DISCOs should stop preying on consumers
## Why are Nigerian DISCOs treating consumers as captive markets?
The fundamental problem lies in the regulatory architecture. Nigeria's DISCOs operate in franchise zones with zero competition. Consumers cannot switch providers—they must accept whatever service, tariff, or billing practice their regional DISCO imposes. This eliminates the market discipline that should accompany privatisation. When the Multi-Year Tariff Order (MYTO) allows tariffs to rise, DISCOs implement increases immediately. When distribution losses exceed 40% on some networks (technical and commercial), the cost burden shifts to paying customers through inflated unit rates. A household in Lagos pays not just for its consumption, but effectively subsidises non-paying users and network inefficiencies.
Billing opacity compounds the problem. Many Nigerian consumers receive bills with minimal itemisation—no meter readings, consumption breakdowns, or demand-side detail. Estimated billing remains endemic despite regulatory directives to install prepaid meters. This asymmetry of information makes consumers vulnerable to overcharging and erodes trust. International investors watch this dysfunction closely. If DISCOs cannot maintain transparent billing systems or invest in metering infrastructure, how can confidence in broader sector reform be sustained?
## What does the investment case look like under current DISCO practices?
For renewable energy developers, manufacturing firms, and tech companies planning expansion in Nigeria, DISCO reliability directly impacts project economics. An investor cannot forecast energy costs with precision when billing practices lack transparency or tariffs shift unexpectedly. The World Bank and African Development Bank have flagged DISCO operational efficiency as a critical barrier to achieving Nigeria's renewable energy targets and industrial competitiveness. When potential investors benchmark Nigeria against Kenya, South Africa, or Ghana, they weigh regulatory predictability heavily. DISCOs' cavalier approach to consumer billing signals weak regulation—a red flag for long-term cost certainty.
The human cost is equally telling. Electricity is priced beyond reach for millions of Nigerians, yet those connected pay unsustainably high tariffs to subsidise operational inefficiency. This dynamic—privatisation without competitive discipline—repeats across African utilities. Unless Nigeria's National Electricity Regulatory Commission (NERC) enforces metering mandates, standardises billing formats, and introduces penalties for overcharging, the sector will continue to underperform investor expectations and public welfare.

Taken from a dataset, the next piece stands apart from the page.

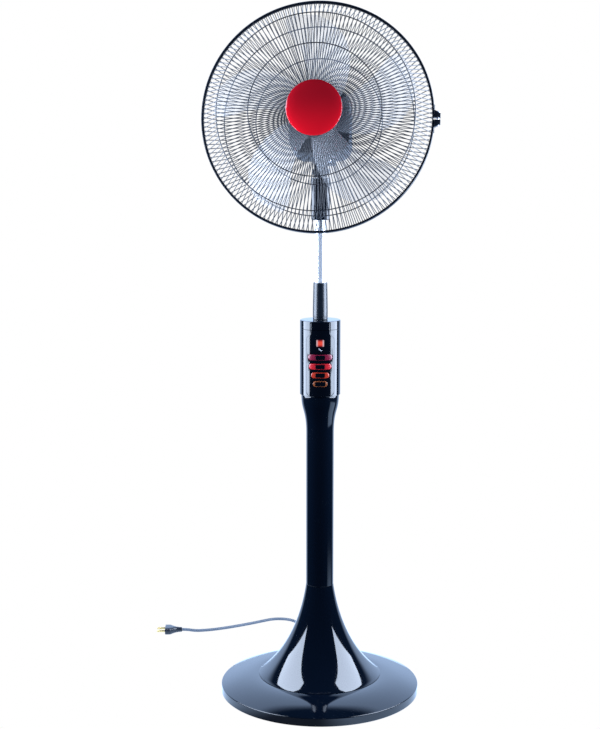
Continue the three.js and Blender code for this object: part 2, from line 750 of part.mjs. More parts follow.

## What must change for the sector to recover credibility?
Real reform requires three elements: mandatory smart metering within 24 months, transparent tariff-setting with quarterly public reviews, and independent audits of DISCO billing accuracy. Without these, Nigeria risks repeating the pattern that haunted the pre-2013 state monopoly—a utility sector that neither serves customers nor attracts serious capital.
Nigeria's power sector reform stalled because privatisation was structural without operational discipline. Investors eyeing manufacturing hubs or solar projects should demand DISCO metering audits and tariff lock-in clauses before committing capital. The next MYTO revision (expected 2026) is the critical juncture: expect tariff pressure offsetting efficiency gains, signalling weak regulatory capture.
Sources: Vanguard Nigeria
Frequently Asked Questions
Why can't Nigerian consumers switch electricity providers?
DISCOs operate as regional monopolies under franchise agreements; the regulatory framework prohibits retail competition, leaving consumers with no choice of supplier.
How do DISCO billing practices affect foreign investor decisions?
Opaque tariffs and estimated billing create cost uncertainty that deters long-term manufacturing and renewable energy projects, which require predictable energy expenses for ROI calculations.
What is the main regulatory failure preventing reform?
The National Electricity Regulatory Commission (NERC) has issued metering mandates repeatedly, but lacks enforcement mechanisms to penalise DISCOs that ignore compliance deadlines.